On March 28, the UK government announced that four UK life sciences companies will receive £277 million to help fund and advance manufacturing projects in medical diagnostics and human medicines. This funding comes from government and private investment with the aim of boosting the UK life sciences sector’s capacity for manufacturing and innovation.

The government is awarding £17 million, and unlocking £260 million from the private sector. In the press release, the government predicts that this funding influx will create 320 new jobs and safeguard 199 jobs within the UK life sciences sector. This is the first big spend being made from the UK’s Life Sciences Innovative Manufacturing Fund (LSIMF). The LSIMF is a £60 million government fund, from the Department for Business, Energy and Industrial Strategy (BEIS), which is meant to support businesses investing in manufacturing projects in the UK.

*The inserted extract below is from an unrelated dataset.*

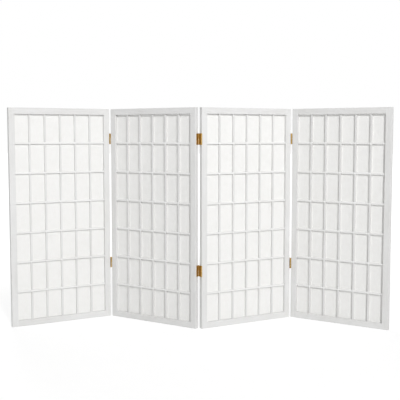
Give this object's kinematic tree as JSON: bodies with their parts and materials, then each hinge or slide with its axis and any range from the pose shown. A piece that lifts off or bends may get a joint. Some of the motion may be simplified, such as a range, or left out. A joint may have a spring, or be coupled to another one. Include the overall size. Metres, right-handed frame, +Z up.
{
  "type": "shoji folding screen",
  "caption": "Low folding screen: framed paper panels with half-lapped lattice, joined edge to edge by double-action hinges, standing in a zigzag.",
  "frame": {"origin": "on the floor, in the middle of the footprint of the standing screen", "axes": "+X to the right along the screen as seen from the front, +Y away from the viewer towards the back, +Z up"},
  "size_m": [1.5752, 0.2528, 0.9144],
  "materials": {
    "white_painted_wood": "satin",
    "shoji_paper": "matte",
    "aged_brass": "satin"
  },
  "bodies": {
    "panel_1": {"panel_1_left_stile": "white_painted_wood", "panel_1_right_stile": "white_painted_wood", "panel_1_top_rail": "white_painted_wood", "panel_1_bottom_rail": "white_painted_wood", "panel_1_upright_bars": "white_painted_wood", "panel_1_cross_bars": "white_painted_wood", "panel_1_paper": "shoji_paper", "panel_1_back_beads": "white_painted_wood", "hinge_12_top_left_plate": "aged_brass", "hinge_12_bottom_left_plate": "aged_brass"},
    "panel_2": {"panel_2_left_stile": "white_painted_wood", "panel_2_right_stile": "white_painted_wood", "panel_2_top_rail": "white_painted_wood", "panel_2_bottom_rail": "white_painted_wood", "panel_2_upright_bars": "white_painted_wood", "panel_2_cross_bars": "white_painted_wood", "panel_2_paper": "shoji_paper", "panel_2_back_beads": "white_painted_wood", "hinge_23_top_left_plate": "aged_brass", "hinge_12_top_right_plate": "aged_brass", "hinge_23_bottom_left_plate": "aged_brass", "hinge_12_bottom_right_plate": "aged_brass"},
    "panel_3": {"panel_3_left_stile": "white_painted_wood", "panel_3_right_stile": "white_painted_wood", "panel_3_top_rail": "white_painted_wood", "panel_3_bottom_rail": "white_painted_wood", "panel_3_upright_bars": "white_painted_wood", "panel_3_cross_bars": "white_painted_wood", "panel_3_paper": "shoji_paper", "panel_3_back_beads": "white_painted_wood", "hinge_34_top_left_plate": "aged_brass", "hinge_23_top_right_plate": "aged_brass", "hinge_34_bottom_left_plate": "aged_brass", "hinge_23_bottom_right_plate": "aged_brass"},
    "panel_4": {"panel_4_left_stile": "white_painted_wood", "panel_4_right_stile": "white_painted_wood", "panel_4_top_rail": "white_painted_wood", "panel_4_bottom_rail": "white_painted_wood", "panel_4_upright_bars": "white_painted_wood", "panel_4_cross_bars": "white_painted_wood", "panel_4_paper": "shoji_paper", "panel_4_back_beads": "white_painted_wood", "hinge_34_top_right_plate": "aged_brass", "hinge_34_bottom_right_plate": "aged_brass"},
    "link_12": {"hinge_12_top_leaf": "aged_brass", "hinge_12_top_pins": "aged_brass", "hinge_12_bottom_leaf": "aged_brass", "hinge_12_bottom_pins": "aged_brass"},
    "link_23": {"hinge_23_top_leaf": "aged_brass", "hinge_23_top_pins": "aged_brass", "hinge_23_bottom_leaf": "aged_brass", "hinge_23_bottom_pins": "aged_brass"},
    "link_34": {"hinge_34_top_leaf": "aged_brass", "hinge_34_top_pins": "aged_brass", "hinge_34_bottom_leaf": "aged_brass", "hinge_34_bottom_pins": "aged_brass"}
  },
  "joints": [
    {"name": "fold_12_front", "type": "hinge", "parent": "panel_2", "child": "link_12", "pos_m": [-0.39557, 0.10429, 0], "axis": [0, 0, 1], "range_deg": [-61.5, 118.5]},
    {"name": "fold_12_back", "type": "hinge", "parent": "link_12", "child": "panel_1", "pos_m": [-0.40734, 0.12406, 0], "axis": [0, 0, 1], "range_deg": [-180, 0]},
    {"name": "fold_23_back", "type": "hinge", "parent": "link_23", "child": "panel_2", "pos_m": [0, -0.10429, 0], "axis": [0, 0, -1], "range_deg": [-61.5, 118.5]},
    {"name": "fold_23_front", "type": "hinge", "parent": "link_23", "child": "panel_3", "pos_m": [0.01176, -0.12406, 0], "axis": [0, 0, 1], "range_deg": [-180, 0]},
    {"name": "fold_34_back", "type": "hinge", "parent": "panel_3", "child": "link_34", "pos_m": [0.38381, 0.12406, 0], "axis": [0, 0, -1], "range_deg": [-180, 0]},
    {"name": "fold_34_front", "type": "hinge", "parent": "link_34", "child": "panel_4", "pos_m": [0.39557, 0.10429, 0], "axis": [0, 0, -1], "range_deg": [-61.5, 118.5]}
  ]
}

The four companies that will receive grants are Ipsen, Pharmaron, Touchlight and Randox. Ipsen will receive £75 million to fund the manufacture of its innovative medicines for neurological conditions, creating 39 new jobs and safeguarding 37 jobs at its Wrexham facility. Pharmaron is receiving a £151 million investment in capital to support the growth of operations in Liverpool, quadrupling production capacity for gene therapy and vaccine components. The government is giving Touchlight £14 million for commercial scale manufacturing of its “doggybone DNA” vector at its Hampton, London base. Randox is also gaining a £36 million investment to improve its manufacturing capacity for antibodies used across diagnostic tests. From this money, the company will also be able to construct a new facility in Crumlin, Northern Ireland, which will create 90 new jobs.

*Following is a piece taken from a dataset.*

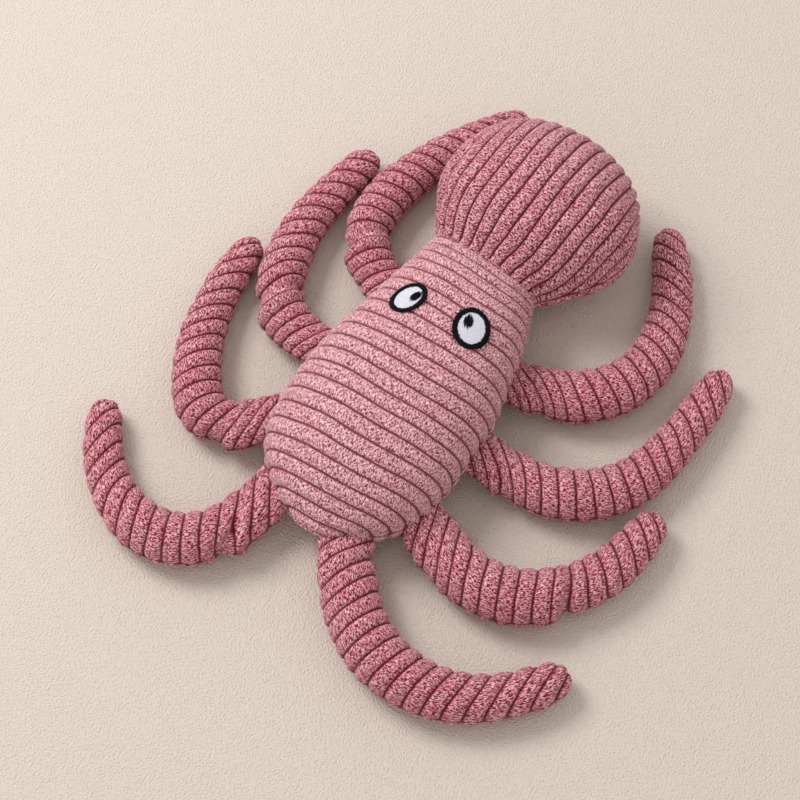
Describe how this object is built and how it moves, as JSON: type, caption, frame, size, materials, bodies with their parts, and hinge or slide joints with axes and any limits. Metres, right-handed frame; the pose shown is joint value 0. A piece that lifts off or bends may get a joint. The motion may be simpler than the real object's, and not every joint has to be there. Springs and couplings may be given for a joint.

In a press release, Minister of State for Science, Research & Innovation, George Freeman, said, “The industry is being transformed by the pace of change: from AI to genomics, biomanufacturing to smart stents and personalised immunotherapies, technologies are converging to create a new era of advanced digital products.”

This recent funding is one of many initiatives announced by the UK government to boost its life sciences sector after a downturn in clinical activity in recent years. On March 10, the National Health Service provided a grant for building a new cell and gene therapy manufacturing facility in Bristol. Also, on March 22, the Medicines and Healthcare products Regulatory Agency (MHRA) announced changes to clinical trial regulations to boost the country’s clinical trial activity.

In response to the news, the Association for the British Pharmaceutical Industry (ABPI)’s chair of the Medicines Manufacturing Industry Partnership, Brian Henry, said, “There is a major opportunity to further develop the LSIMF so that the scale and efficiency of the scheme enables the UK to compete for major internationally mobile life sciences investments.”